Una producción de la España derrumbada de la posguerra sobre otra fantasiosa España decimonónica. He leído por ahí que sus llamativos juegos de sombras y luces se deben, entre otras cosas, a que hubo que rodarla de noche, debido a los constantes cortes de luz que se producían durante el día y que además alargaron la producción varios meses. El Clavo además adolece de muchos defectos de este cine de evasión histórica de bajo coste tan de moda y tan propicio a las autoridades en aquellos días. El tema, una anécdota judicial propia de un cantar de ciegos, basada en un relato de Pedro Antonio de Alarcón, es uno cualquiera que sirva de excusa para hacer un cine con trajes vistosos y preocupaciones que distraigan de la miseria y el desgarro del país semienterrado que era España en 1944.

Los diálogos son de una pomposidad y una afectación ridícula, escritos en un castellano floripondioso y completamente artificial. El sonido es regulero, el aparato visual meritorio, cierto; la ambientación histórica fantasiosa y carnavalesca y los personajes tópicos típicos. En fin, la película es hija de su tiempo y sus condiciones, y de hecho comienza como una historia costumbrista en la que se inserta un amorío con calzador.
Sin embargo, tras un primer acto de aparente convencionalidad folklórica la película se va enriqueciendo primero con un atractivo visual que crece mucho tras el baile de máscaras rodado y fotografiado con brío y gusto, que nos saca un poco del aire teatralizante que no deja de tener toda la historia. Como siempre, la noche viene al rescate y lo que era un enredo cansino deviene en misterio e interés. Una vez que la magia del enamoramiento queda rota por tener que partir el juez (muy bien interpretado por Rafael Durán) y los golpes del destino que vienen después, la película entra en otra dimensión que hace de ella una pieza especial y memorable.

Con el hallazgo de “el clavo” la cinta se vuelve más “película” y menos “comedia”. Los tiempos -siempre ágiles desde el principio del metraje, y bien medidos- se adaptan a la nueva situación y hay mucha habilidad en ello porque, sin abandonar el relamido discurso avejentado de los diálogos, el golpe del destino que convierte a Blanca en Gabriela, si bien es inaudito, descacharrante, increíble y fantasioso, nos atenaza e interesa.
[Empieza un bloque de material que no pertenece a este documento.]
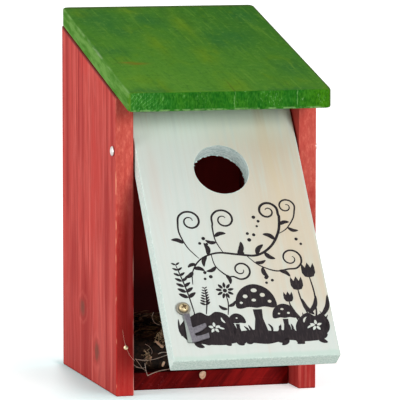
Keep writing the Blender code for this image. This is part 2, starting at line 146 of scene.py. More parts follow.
# Where the roof is cracked and split at its front edge, across from the middle
ROOF_CRACK = 0.0025
ROOF_SPLIT = 0.0423


def tone(red, green, blue):
    """A colour written as it looks on a screen, from 0 to 255, as the linear colour that a shader takes."""
    shares = [value / 255 for value in (red, green, blue)]
    linear = [s / 12.92 if s <= 0.04045 else ((s + 0.055) / 1.055) ** 2.4 for s in shares]
    return (*linear, 1.0)


class Wire:
    """A node's output, worked with as a number by the usual operators."""

    def __init__(self, nodes, socket):
        self.nodes = nodes
        self.socket = socket

    def maths(self, operation, *values):
        return self.nodes.node("Math", {"operation": operation}, values)

    def __add__(self, other):
        return self.maths("ADD", self, other)

    def __sub__(self, other):
        return self.maths("SUBTRACT", self, other)

    def __rsub__(self, other):
        return self.maths("SUBTRACT", other, self)

    def __mul__(self, other):
        return self.maths("MULTIPLY", self, other)

    def __truediv__(self, other):
        return self.maths("DIVIDE", self, other)

    def __pow__(self, other):
        return self.maths("POWER", self, other)

    def __abs__(self):
        return self.maths("ABSOLUTE", self)

    __radd__ = __add__
    __rmul__ = __mul__

    def fraction(self):
        return self.maths("FRACT", self)

    def bell(self):
        """1 at zero and falling away as a bell curve does, for a squared distance."""
        return self.maths("EXPONENT", self * -1.0)

    def most(self, other):
        return self.maths("MAXIMUM", self, other)

    def rise(self, low, high):
        """Smoothly 0 below low and 1 above high, or the other way round where high is the lower."""
        settings = {"interpolation_type": "SMOOTHSTEP"}
        return self.nodes.node("MapRange", settings, (self, low, high, 0.0, 1.0))

    def near(self, centre, width):
        """1 at centre, falling smoothly to 0 at width to each side."""
        return abs(self - centre).rise(width, 0.0)


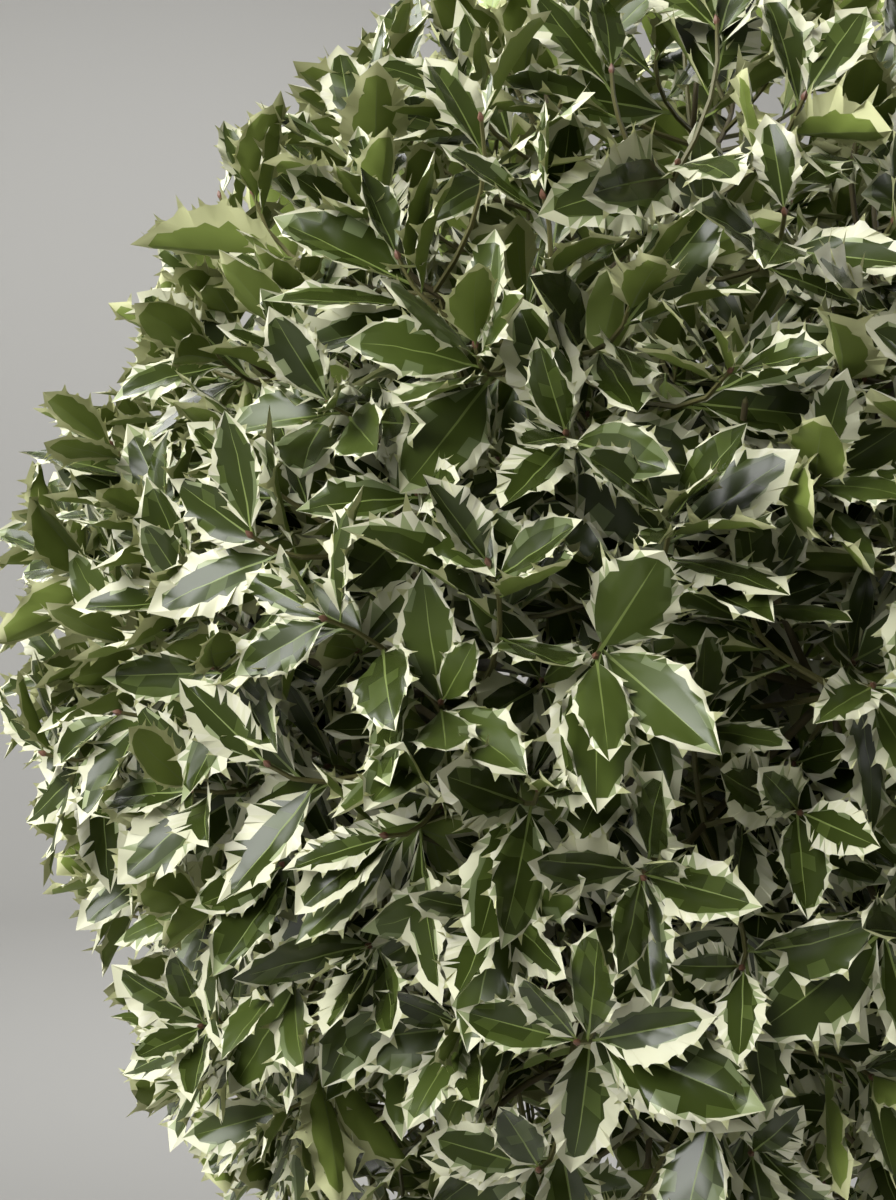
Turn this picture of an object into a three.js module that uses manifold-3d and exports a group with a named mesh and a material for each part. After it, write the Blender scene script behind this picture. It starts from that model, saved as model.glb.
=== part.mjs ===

Total, que llegamos al acto final del juicio deseando que otro golpe del destino libere a Blanca de su responsabilidad, y empatizamos con el juez que debe condenar y no puede, y queremos que el mundo no siga su curso natural, sino el guionizado. Por eso El clavo es gran cine. Que lo que parecía una película más del montón se vuelva especial y memorable es una virtud que me llama la atención, porque me quedo siempre pensando de quién es el mérito. El mérito, por supuesto, es del oficio y de los oficiantes. Casi todos los cineastas son personas valiosísimas y con gusto; por eso mismo en ocasiones, aunque se vean encerrados en un sistema productivo pacato o encasillados en géneros o esquemas medianos y confortables, a veces salta la chispa, y se produce el pequeño milagro, y ustedes que lo disfruten.